Arithmetic-Intensity-Guided Fault Tolerance for Neural Network Inference on GPUs

Neural networks (NNs) are increasingly employed in domains that require high reliability, such as scientific computing and safety-critical systems, as well as in environments more prone to unreliability (e.g., soft errors), such as on spacecraft. As recent work has shown that faults in NN inference can lead to mispredictions and safety hazards, it is critical to impart fault tolerance to NN inference. Algorithm-based fault tolerance (ABFT) is emerging as an appealing approach for efficient fault tolerance in NNs. In this work, we identify new, unexploited opportunities for low-overhead ABFT for NN inference: current inference-optimized GPUs have high compute-to-memory-bandwidth ratios, while many layers of current and emerging NNs have low arithmetic intensity.

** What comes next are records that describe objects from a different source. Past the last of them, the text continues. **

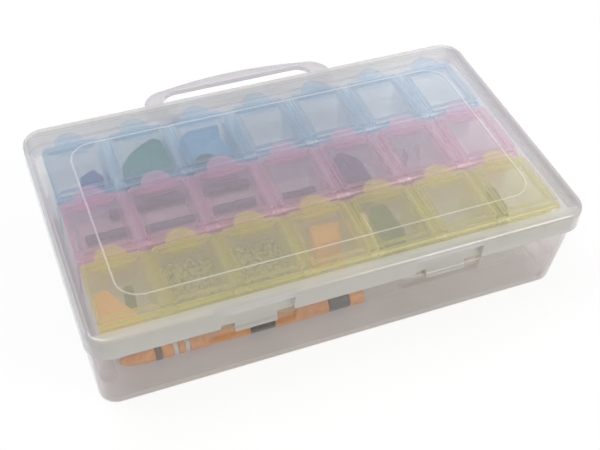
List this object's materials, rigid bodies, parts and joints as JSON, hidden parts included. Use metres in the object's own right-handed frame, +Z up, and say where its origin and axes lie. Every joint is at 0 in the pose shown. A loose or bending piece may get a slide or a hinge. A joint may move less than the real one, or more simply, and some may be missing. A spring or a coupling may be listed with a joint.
{
  "type": "sewing box with trays",
  "caption": "Translucent hinged case with a carrying handle, holding lift-out trays of small compartments, each under its own hinged flap with a finger tab.",
  "frame": {"origin": "middle of the case's underside, on the surface it stands on", "axes": "+X along the case's length, +Y towards the side with the handle, +Z up through the lid"},
  "size_m": [0.221, 0.158, 0.0505],
  "materials": {
    "case_plastic": "moulded translucent polypropylene",
    "lid_plastic": "moulded clear polypropylene",
    "handle_plastic": "moulded translucent polypropylene",
    "yellow_plastic": "moulded tinted translucent polypropylene",
    "pink_plastic": "moulded tinted translucent polypropylene",
    "blue_plastic": "moulded tinted translucent polypropylene"
  },
  "bodies": {
    "base": {"base_box": "case_plastic", "tray_yellow": "yellow_plastic", "tray_pink": "pink_plastic", "tray_blue": "blue_plastic"},
    "lid": {"lid": "lid_plastic"},
    "handle": {"handle": "handle_plastic"},
    "flap_yellow_1": {"flap_yellow_1": "yellow_plastic"},
    "flap_yellow_2": {"flap_yellow_2": "yellow_plastic"},
    "flap_yellow_3": {"flap_yellow_3": "yellow_plastic"},
    "flap_yellow_4": {"flap_yellow_4": "yellow_plastic"},
    "flap_yellow_5": {"flap_yellow_5": "yellow_plastic"},
    "flap_yellow_6": {"flap_yellow_6": "yellow_plastic"},
    "flap_yellow_7": {"flap_yellow_7": "yellow_plastic"},
    "flap_pink_1": {"flap_pink_1": "pink_plastic"},
    "flap_pink_2": {"flap_pink_2": "pink_plastic"},
    "flap_pink_3": {"flap_pink_3": "pink_plastic"},
    "flap_pink_4": {"flap_pink_4": "pink_plastic"},
    "flap_pink_5": {"flap_pink_5": "pink_plastic"},
    "flap_pink_6": {"flap_pink_6": "pink_plastic"},
    "flap_pink_7": {"flap_pink_7": "pink_plastic"},
    "flap_blue_1": {"flap_blue_1": "blue_plastic"},
    "flap_blue_2": {"flap_blue_2": "blue_plastic"},
    "flap_blue_3": {"flap_blue_3": "blue_plastic"},
    "flap_blue_4": {"flap_blue_4": "blue_plastic"},
    "flap_blue_5": {"flap_blue_5": "blue_plastic"},
    "flap_blue_6": {"flap_blue_6": "blue_plastic"},
    "flap_blue_7": {"flap_blue_7": "blue_plastic"}
  },
  "joints": [
    {"name": "lid_hinge", "type": "hinge", "parent": "base", "child": "lid", "pos_m": [0, -0.06158, 0.034], "axis": [1, 0, 0], "range_deg": [0, 120]},
    {"name": "handle_swing", "type": "hinge", "parent": "base", "child": "handle", "pos_m": [0, 0.0673, 0.0355], "axis": [1, 0, 0], "range_deg": [-90, 90]},
    {"name": "flap_yellow_1_hinge", "type": "hinge", "parent": "base", "child": "flap_yellow_1", "pos_m": [-0.09, -0.0522, 0.0433], "axis": [1, 0, 0], "range_deg": [0, 100]},
    {"name": "flap_yellow_2_hinge", "type": "hinge", "parent": "base", "child": "flap_yellow_2", "pos_m": [-0.06, -0.0522, 0.0433], "axis": [1, 0, 0], "range_deg": [0, 100]},
    {"name": "flap_yellow_3_hinge", "type": "hinge", "parent": "base", "child": "flap_yellow_3", "pos_m": [-0.03, -0.0522, 0.0433], "axis": [1, 0, 0], "range_deg": [0, 100]},
    {"name": "flap_yellow_4_hinge", "type": "hinge", "parent": "base", "child": "flap_yellow_4", "pos_m": [0, -0.0522, 0.0433], "axis": [1, 0, 0], "range_deg": [0, 100]},
    {"name": "flap_yellow_5_hinge", "type": "hinge", "parent": "base", "child": "flap_yellow_5", "pos_m": [0.03, -0.0522, 0.0433], "axis": [1, 0, 0], "range_deg": [0, 100]},
    {"name": "flap_yellow_6_hinge", "type": "hinge", "parent": "base", "child": "flap_yellow_6", "pos_m": [0.06, -0.0522, 0.0433], "axis": [1, 0, 0], "range_deg": [0, 100]},
    {"name": "flap_yellow_7_hinge", "type": "hinge", "parent": "base", "child": "flap_yellow_7", "pos_m": [0.09, -0.0522, 0.0433], "axis": [1, 0, 0], "range_deg": [0, 100]},
    {"name": "flap_pink_1_hinge", "type": "hinge", "parent": "base", "child": "flap_pink_1", "pos_m": [-0.09, -0.015, 0.0433], "axis": [1, 0, 0], "range_deg": [0, 100]},
    {"name": "flap_pink_2_hinge", "type": "hinge", "parent": "base", "child": "flap_pink_2", "pos_m": [-0.06, -0.015, 0.0433], "axis": [1, 0, 0], "range_deg": [0, 100]},
    {"name": "flap_pink_3_hinge", "type": "hinge", "parent": "base", "child": "flap_pink_3", "pos_m": [-0.03, -0.015, 0.0433], "axis": [1, 0, 0], "range_deg": [0, 100]},
    {"name": "flap_pink_4_hinge", "type": "hinge", "parent": "base", "child": "flap_pink_4", "pos_m": [0, -0.015, 0.0433], "axis": [1, 0, 0], "range_deg": [0, 100]},
    {"name": "flap_pink_5_hinge", "type": "hinge", "parent": "base", "child": "flap_pink_5", "pos_m": [0.03, -0.015, 0.0433], "axis": [1, 0, 0], "range_deg": [0, 100]},
    {"name": "flap_pink_6_hinge", "type": "hinge", "parent": "base", "child": "flap_pink_6", "pos_m": [0.06, -0.015, 0.0433], "axis": [1, 0, 0], "range_deg": [0, 100]},
    {"name": "flap_pink_7_hinge", "type": "hinge", "parent": "base", "child": "flap_pink_7", "pos_m": [0.09, -0.015, 0.0433], "axis": [1, 0, 0], "range_deg": [0, 100]},
    {"name": "flap_blue_1_hinge", "type": "hinge", "parent": "base", "child": "flap_blue_1", "pos_m": [-0.09, 0.0222, 0.0433], "axis": [1, 0, 0], "range_deg": [0, 100]},
    {"name": "flap_blue_2_hinge", "type": "hinge", "parent": "base", "child": "flap_blue_2", "pos_m": [-0.06, 0.0222, 0.0433], "axis": [1, 0, 0], "range_deg": [0, 100]},
    {"name": "flap_blue_3_hinge", "type": "hinge", "parent": "base", "child": "flap_blue_3", "pos_m": [-0.03, 0.0222, 0.0433], "axis": [1, 0, 0], "range_deg": [0, 100]},
    {"name": "flap_blue_4_hinge", "type": "hinge", "parent": "base", "child": "flap_blue_4", "pos_m": [0, 0.0222, 0.0433], "axis": [1, 0, 0], "range_deg": [0, 100]},
    {"name": "flap_blue_5_hinge", "type": "hinge", "parent": "base", "child": "flap_blue_5", "pos_m": [0.03, 0.0222, 0.0433], "axis": [1, 0, 0], "range_deg": [0, 100]},
    {"name": "flap_blue_6_hinge", "type": "hinge", "parent": "base", "child": "flap_blue_6", "pos_m": [0.06, 0.0222, 0.0433], "axis": [1, 0, 0], "range_deg": [0, 100]},
    {"name": "flap_blue_7_hinge", "type": "hinge", "parent": "base", "child": "flap_blue_7", "pos_m": [0.09, 0.0222, 0.0433], "axis": [1, 0, 0], "range_deg": [0, 100]}
  ],
  "couplings": [
    {"joint": "flap_yellow_1_hinge", "follows": "lid_hinge", "ratio": 0.8},
    {"joint": "flap_yellow_2_hinge", "follows": "lid_hinge", "ratio": 0.8},
    {"joint": "flap_yellow_3_hinge", "follows": "lid_hinge", "ratio": 0.8},
    {"joint": "flap_yellow_4_hinge", "follows": "lid_hinge", "ratio": 0.8},
    {"joint": "flap_yellow_5_hinge", "follows": "lid_hinge", "ratio": 0.8},
    {"joint": "flap_yellow_6_hinge", "follows": "lid_hinge", "ratio": 0.8},
    {"joint": "flap_yellow_7_hinge", "follows": "lid_hinge", "ratio": 0.8},
    {"joint": "flap_pink_1_hinge", "follows": "lid_hinge", "ratio": 0.8},
    {"joint": "flap_pink_2_hinge", "follows": "lid_hinge", "ratio": 0.8},
    {"joint": "flap_pink_3_hinge", "follows": "lid_hinge", "ratio": 0.8},
    {"joint": "flap_pink_4_hinge", "follows": "lid_hinge", "ratio": 0.8},
    {"joint": "flap_pink_5_hinge", "follows": "lid_hinge", "ratio": 0.8},
    {"joint": "flap_pink_6_hinge", "follows": "lid_hinge", "ratio": 0.8},
    {"joint": "flap_pink_7_hinge", "follows": "lid_hinge", "ratio": 0.8},
    {"joint": "flap_blue_1_hinge", "follows": "lid_hinge", "ratio": 0.8},
    {"joint": "flap_blue_2_hinge", "follows": "lid_hinge", "ratio": 0.8},
    {"joint": "flap_blue_3_hinge", "follows": "lid_hinge", "ratio": 0.8},
    {"joint": "flap_blue_4_hinge", "follows": "lid_hinge", "ratio": 0.8},
    {"joint": "flap_blue_5_hinge", "follows": "lid_hinge", "ratio": 0.8},
    {"joint": "flap_blue_6_hinge", "follows": "lid_hinge", "ratio": 0.8},
    {"joint": "flap_blue_7_hinge", "follows": "lid_hinge", "ratio": 0.8}
  ]
}
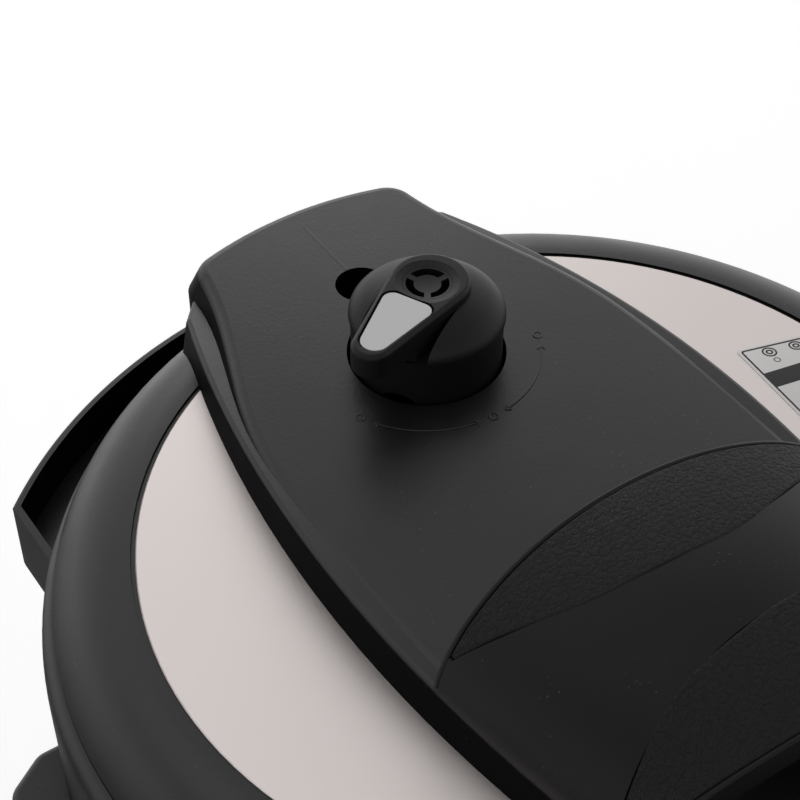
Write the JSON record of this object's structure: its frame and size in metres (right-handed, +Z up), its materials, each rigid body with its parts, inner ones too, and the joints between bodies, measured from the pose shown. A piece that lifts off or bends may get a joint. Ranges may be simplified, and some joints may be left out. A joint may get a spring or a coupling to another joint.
{
  "type": "electric pressure cooker",
  "caption": "Round electric pressure cooker with a bayonet lid, broad lid spine with arched handle, turning steam valve, control panel, side handles and a pull-out drip cup.",
  "frame": {"origin": "on the table under the middle of the cooker", "axes": "+Z up, -Y towards the control panel, X along the lid's spine with the steam valve at its -X end"},
  "size_m": [0.353, 0.33, 0.312],
  "materials": {
    "black_shell": "fine moulded texture, satin",
    "lid_black": "fine moulded texture, satin",
    "grip_black": "smooth satin",
    "grained_pad": "leather-like grain",
    "knob_black": "satin to gloss",
    "dark_plastic": "plain moulding",
    "pale_plastic": "plain moulding",
    "clear_plastic": "clear to smoky plastic",
    "painted_bottom": "black stove paint",
    "foot_rubber": "matt",
    "screw_steel": "zinc plated",
    "brushed_steel": "brushed round the body",
    "disc_steel": "fine satin with circular grain",
    "pot_steel": "polished inside, satin outside",
    "pressed_aluminium": "plain pressed",
    "cast_aluminium": "machined top",
    "element_steel": "oxidised tube",
    "zinc_steel": "zinc coated sheet",
    "spring_steel": "bright wire",
    "pin_steel": "turned",
    "weight_steel": "turned",
    "pin_brass": "nickel-tinted brass",
    "board": "green solder mask",
    "display": "segment display glass",
    "smoked_window": "smoked clear sheet",
    "overlay_film": "membrane film",
    "silicone": "milky silicone",
    "inlay_silver": "silver lacquer"
  },
  "bodies": {
    "base": {"base_skirt": "black_shell", "bottom_plate": "painted_bottom", "rubber_feet": "foot_rubber", "base_screws": "screw_steel", "steel_housing": "brushed_steel", "top_ring": "black_shell", "side_handle_left": "black_shell", "side_handle_right": "black_shell", "side_handle_screws": "screw_steel", "drain_spout": "clear_plastic", "outer_pot": "pressed_aluminium", "inner_pot": "pot_steel", "heating_plate": "cast_aluminium", "heating_element": "element_steel", "plate_bracket": "zinc_steel", "sensor_holder": "zinc_steel", "sensor_spring": "spring_steel", "pressure_switch": "pale_plastic", "power_board": "board", "board_parts": "dark_plastic", "panel_housing": "black_shell", "control_overlay": "overlay_film", "display_window": "smoked_window", "control_board": "board", "display_module": "display", "key_switches": "pale_plastic", "power_inlet": "dark_plastic", "inlet_pins": "pin_brass", "cup_bracket": "black_shell"},
    "thermal_sensor": {"thermal_sensor": "pressed_aluminium"},
    "condensation_cup": {"condensation_cup": "clear_plastic"},
    "lid": {"pressure_lid": "pot_steel", "sealing_ring": "silicone", "seal_rack": "spring_steel", "vent_pipe": "pin_steel", "vent_nut": "screw_steel", "anti_block_shield": "pot_steel", "lid_shell": "lid_black", "steel_disc": "disc_steel", "lid_nuts": "screw_steel", "spine_cover": "lid_black", "handle_screws": "screw_steel", "spine_screws": "screw_steel", "grip_pad_rear": "grained_pad", "grip_pad_front": "grained_pad", "lid_handle": "grip_black", "float_guide": "dark_plastic"},
    "valve_weight": {"valve_weight": "weight_steel"},
    "steam_valve": {"knob_skirt": "knob_black", "knob_cap": "knob_black", "pointer_inlay": "inlay_silver", "vent_cap": "knob_black"},
    "float_valve": {"float_pin": "pin_steel", "float_gasket": "silicone"}
  },
  "joints": [
    {"name": "lid_turn", "type": "hinge", "parent": "base", "child": "lid", "pos_m": [0, 0, 0.238], "axis": [0, 0, 1], "range_deg": [0, 30]},
    {"name": "steam_valve_lift", "type": "slide", "parent": "lid", "child": "valve_weight", "axis": [0, 0, 1], "range_m": [0, 0.02]},
    {"name": "steam_valve_turn", "type": "hinge", "parent": "valve_weight", "child": "steam_valve", "pos_m": [-0.0686, 0, 0.29], "axis": [0, 0, 1], "range_deg": [0, 129]},
    {"name": "float_valve_rise", "type": "slide", "parent": "lid", "child": "float_valve", "axis": [0, 0, 1], "range_m": [0, 0.006]},
    {"name": "thermal_sensor_press", "type": "slide", "parent": "base", "child": "thermal_sensor", "axis": [0, 0, 1], "range_m": [-0.003, 0], "stiffness_N_per_m": 400, "deforming": ["sensor_spring"]},
    {"name": "condensation_cup_slide", "type": "slide", "parent": "base", "child": "condensation_cup", "axis": [0, 1, 0], "range_m": [0, 0.03]}
  ]
}
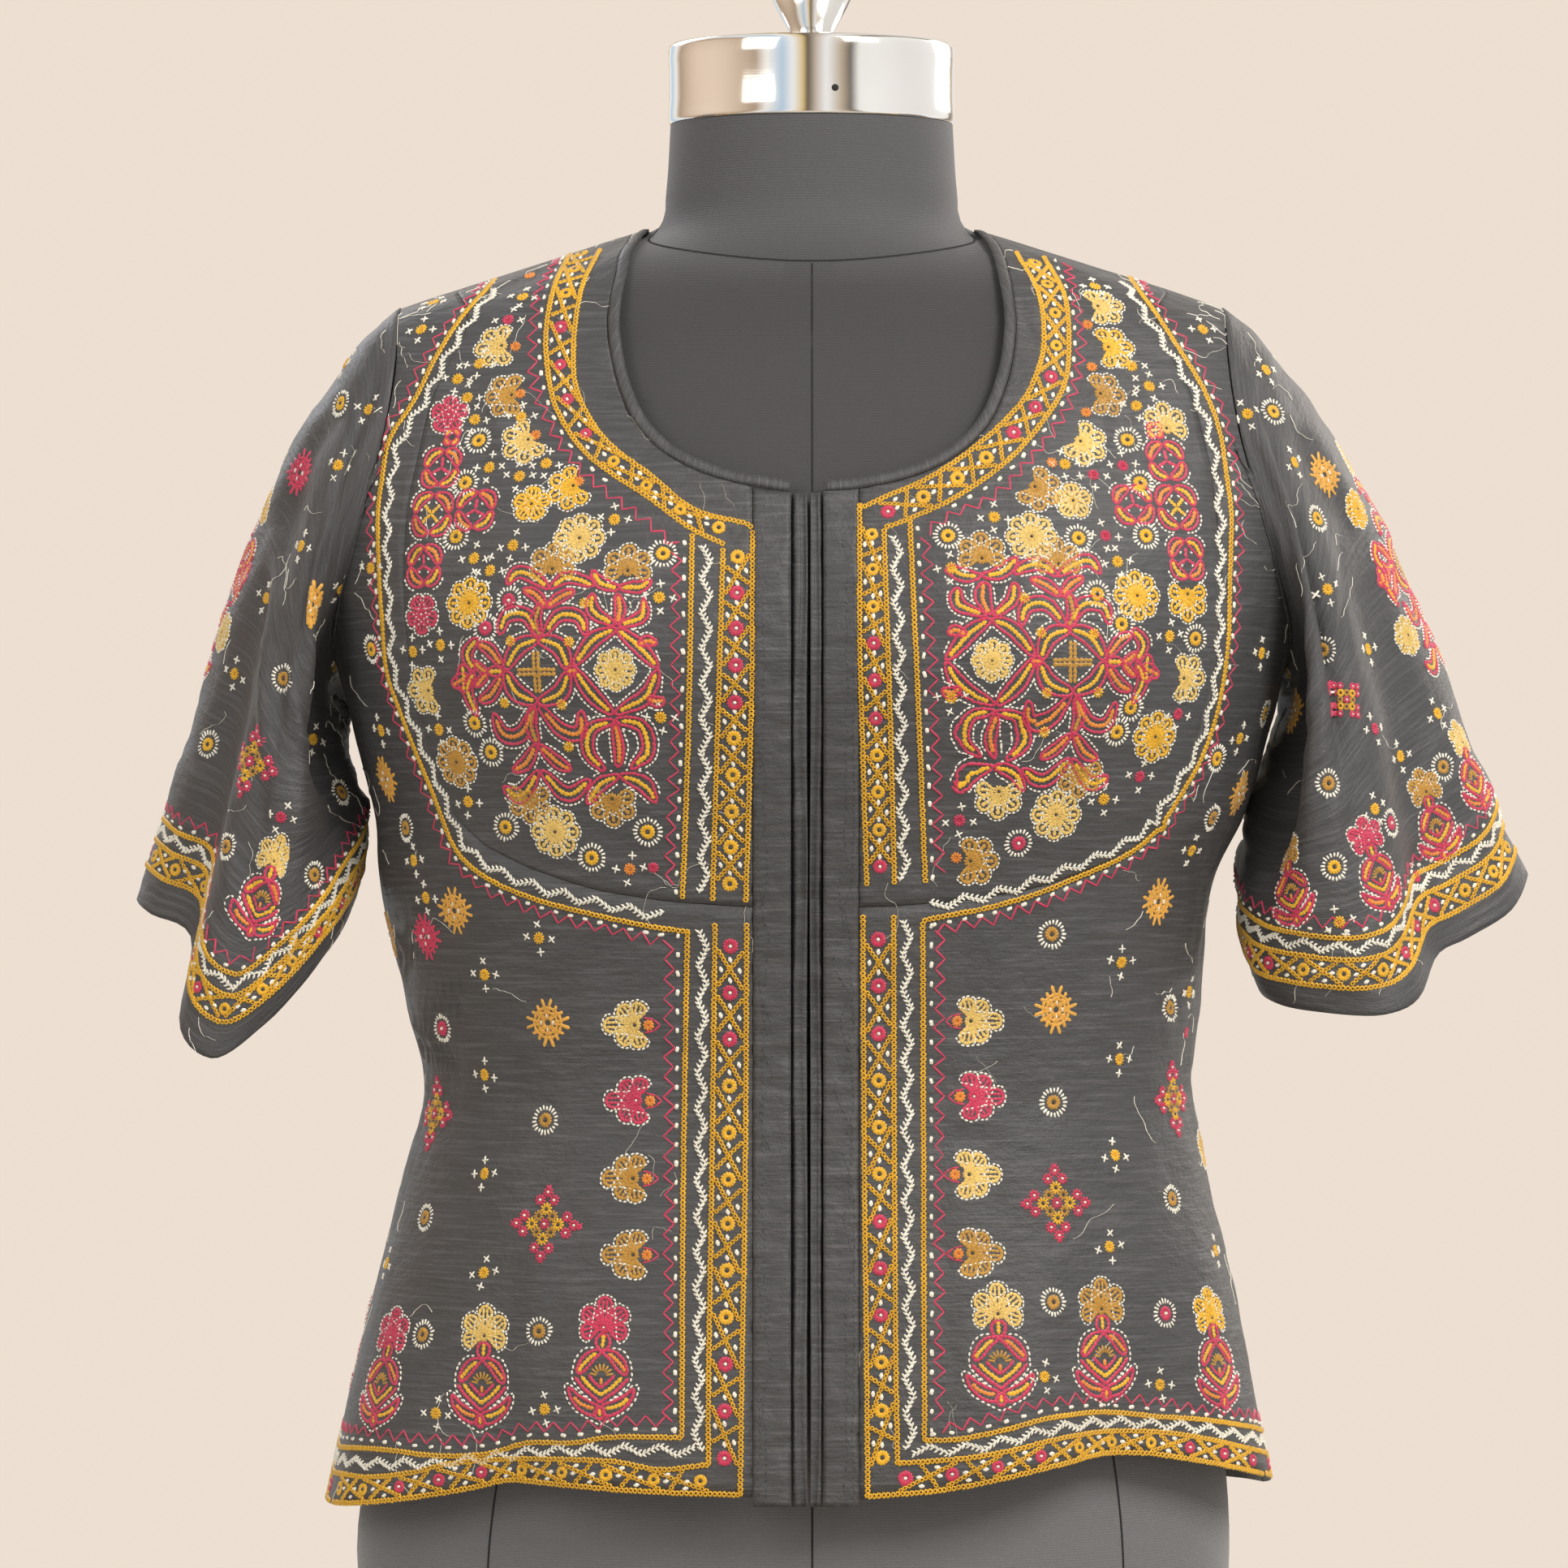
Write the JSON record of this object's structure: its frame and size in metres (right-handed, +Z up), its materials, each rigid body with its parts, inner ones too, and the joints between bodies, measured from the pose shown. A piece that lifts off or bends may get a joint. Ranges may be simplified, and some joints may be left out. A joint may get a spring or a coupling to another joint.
{
  "type": "choli blouse on dress form",
  "caption": "Open-front choli blouse with scoop neck, curved bust seams and flared elbow sleeves, worn by a limbless dress form with a round neck cap and knob.",
  "frame": {"origin": "centre of the dress form's flat base, on the surface it stands on", "axes": "+Z up the form, -Y out of the front, +X to the wearer's left"},
  "size_m": [0.601, 0.2733, 0.7855],
  "materials": {
    "silk": "black slub silk with thread embroidery",
    "jersey": "dark grey fine-ribbed jersey over the form",
    "chrome": "polished",
    "board": "painted dark"
  },
  "bodies": {
    "root": {"cup_right": "silk", "cup_left": "silk", "front_right": "silk", "front_left": "silk", "back": "silk", "band_right": "silk", "band_left": "silk", "facing_right": "silk", "facing_left": "silk", "neck_binding": "silk", "sleeve_right": "silk", "sleeve_left": "silk", "form_body": "jersey", "form_neck": "jersey", "neck_cap": "chrome", "cap_knob": "chrome", "form_base": "board"}
  },
  "joints": []
}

This leaves many convolutional and fully-connected layers in NNs memory-bandwidth-bound. These layers thus exhibit stalls in computation that could be filled by redundant execution, but that current approaches to ABFT for NN inference cannot exploit. To reduce execution-time overhead for such memory-bandwidth-bound layers, we first investigate thread-level ABFT schemes for inference-optimized GPUs that exploit this fine-grained compute underutilization. We then propose intensity-guided ABFT, an adaptive, arithmetic-intensity-guided approach to ABFT that selects the best ABFT scheme for each individual layer between traditional approaches to ABFT, which are suitable for compute-bound layers, and thread-level ABFT, which is suitable for memory-bandwidth-bound layers. Through this adaptive approach, intensity-guided ABFT reduces execution-time overhead by 1.09--5.3$\times$ across a variety of NNs, lowering the cost of fault tolerance for current and future NN inference workloads.